I suggest that this process is on par with grabbing your fingernail with pliers and pulling it out by the roots. If you were to have your fingernails pulled out, you would probably wince, scream, and cry. Chickens don’t do any of those things when their spurs are pulled off, leading to the belief in certain quarters that they are not in pain. Here’s the headline: Chickens don’t react to pain the way humans do. Chickens are part of a social group pecking order and they are prey animals. They put themselves at a disadvantage if they display a reaction to pain. Their stoicism is an evolved self-preservation response. But the pain they feel is every bit on the same scale as the pain we humans feel.
A variation on the “pliers” method is to first plunge the spur into a hot potato before applying the pliers, to “loosen it up.” This method scalds living tissue before it is ripped away. No. Just no.
We trimmed after poultry bedtime, and it went fast. We nabbed each of the guys off the roost one at a time. Kathy was the holder and I was the trimmer. I used a clipper for this session, and I got the job done with one clip per spur. While we had styptic on hand, we didn’t need it.
Emile, as the alpha roo, got to be first. He seemed fairly stressed by the whole deal. I’m pretty sure he was frantically thinking “WHAT IS HAPPENING TO ME??!!” But in no time at all he was back on the roost, with a shortened spur that was no longer threatening to grow back into his shank.

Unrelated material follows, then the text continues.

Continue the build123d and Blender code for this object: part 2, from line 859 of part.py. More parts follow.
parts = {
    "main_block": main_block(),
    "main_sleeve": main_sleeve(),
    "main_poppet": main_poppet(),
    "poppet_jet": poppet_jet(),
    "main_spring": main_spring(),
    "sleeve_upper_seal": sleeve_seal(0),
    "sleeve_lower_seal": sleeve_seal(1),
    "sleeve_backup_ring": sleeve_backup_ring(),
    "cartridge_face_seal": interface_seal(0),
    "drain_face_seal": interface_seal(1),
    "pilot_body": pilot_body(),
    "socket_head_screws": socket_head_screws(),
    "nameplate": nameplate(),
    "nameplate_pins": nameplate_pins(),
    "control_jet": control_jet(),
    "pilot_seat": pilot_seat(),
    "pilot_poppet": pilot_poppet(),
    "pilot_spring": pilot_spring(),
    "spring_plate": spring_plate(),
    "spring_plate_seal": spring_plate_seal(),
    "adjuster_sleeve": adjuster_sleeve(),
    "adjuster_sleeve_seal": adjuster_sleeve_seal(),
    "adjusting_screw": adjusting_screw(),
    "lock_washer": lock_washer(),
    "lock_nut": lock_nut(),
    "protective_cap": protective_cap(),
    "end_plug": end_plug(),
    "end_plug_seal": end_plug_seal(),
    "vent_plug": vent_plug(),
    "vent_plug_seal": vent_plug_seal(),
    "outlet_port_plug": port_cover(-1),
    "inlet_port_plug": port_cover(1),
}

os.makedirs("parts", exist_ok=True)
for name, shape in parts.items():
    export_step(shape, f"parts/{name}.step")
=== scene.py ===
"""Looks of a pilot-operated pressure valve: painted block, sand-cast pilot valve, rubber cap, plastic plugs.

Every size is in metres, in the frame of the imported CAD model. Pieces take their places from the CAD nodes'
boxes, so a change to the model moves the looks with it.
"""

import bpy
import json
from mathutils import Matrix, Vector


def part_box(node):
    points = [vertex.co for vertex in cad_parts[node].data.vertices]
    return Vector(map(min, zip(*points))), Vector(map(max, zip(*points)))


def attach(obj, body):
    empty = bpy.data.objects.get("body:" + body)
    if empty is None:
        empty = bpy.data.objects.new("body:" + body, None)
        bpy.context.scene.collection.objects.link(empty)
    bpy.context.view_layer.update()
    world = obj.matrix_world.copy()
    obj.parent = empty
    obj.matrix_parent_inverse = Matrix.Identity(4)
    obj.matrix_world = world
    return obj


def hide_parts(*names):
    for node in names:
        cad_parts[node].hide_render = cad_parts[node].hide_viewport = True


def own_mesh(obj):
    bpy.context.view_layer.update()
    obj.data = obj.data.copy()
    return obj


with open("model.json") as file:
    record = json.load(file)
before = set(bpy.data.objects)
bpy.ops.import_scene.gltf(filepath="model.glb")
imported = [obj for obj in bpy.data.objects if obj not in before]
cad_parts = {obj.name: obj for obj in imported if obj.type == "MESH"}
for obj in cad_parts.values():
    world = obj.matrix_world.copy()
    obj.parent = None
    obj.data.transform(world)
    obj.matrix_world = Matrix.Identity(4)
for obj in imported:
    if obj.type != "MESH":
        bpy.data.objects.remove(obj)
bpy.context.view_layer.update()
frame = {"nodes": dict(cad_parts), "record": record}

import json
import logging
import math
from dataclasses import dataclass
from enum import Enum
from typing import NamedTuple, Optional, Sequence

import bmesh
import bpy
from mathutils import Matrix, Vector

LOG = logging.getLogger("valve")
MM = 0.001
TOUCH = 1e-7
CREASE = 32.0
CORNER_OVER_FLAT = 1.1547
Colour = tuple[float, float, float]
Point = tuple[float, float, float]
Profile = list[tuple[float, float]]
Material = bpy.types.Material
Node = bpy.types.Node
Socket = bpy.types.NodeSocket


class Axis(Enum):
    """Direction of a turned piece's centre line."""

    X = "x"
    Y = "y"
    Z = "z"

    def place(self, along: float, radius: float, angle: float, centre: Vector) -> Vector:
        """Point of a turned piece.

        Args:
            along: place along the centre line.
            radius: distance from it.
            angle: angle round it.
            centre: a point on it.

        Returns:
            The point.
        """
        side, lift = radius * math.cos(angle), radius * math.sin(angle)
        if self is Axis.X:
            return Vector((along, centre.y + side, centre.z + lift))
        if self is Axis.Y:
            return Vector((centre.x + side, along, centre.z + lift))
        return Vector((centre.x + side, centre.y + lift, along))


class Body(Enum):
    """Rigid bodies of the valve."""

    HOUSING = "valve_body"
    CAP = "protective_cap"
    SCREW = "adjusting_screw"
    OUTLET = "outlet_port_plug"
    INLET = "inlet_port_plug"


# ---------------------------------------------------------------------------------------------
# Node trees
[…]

Paul brought up the rear. Paul’s spurs are so amazingly large that had they been any bigger, I would not have been able to use the clippers. But I quickly and painlessly got the job done and then Paul was also securely back on the roost in the comfort of the coop. Paul, a frizzled bantam Cochin, is the smallest roo, at the bottom of the pecking order, and is also covered in very silly curly feathers. So, the fact that his spurs are so large that they barely fit in the clippers undoubtedly goes a long way toward assuaging his self-esteem.
It’s nice when life sometimes benevolently evens things out.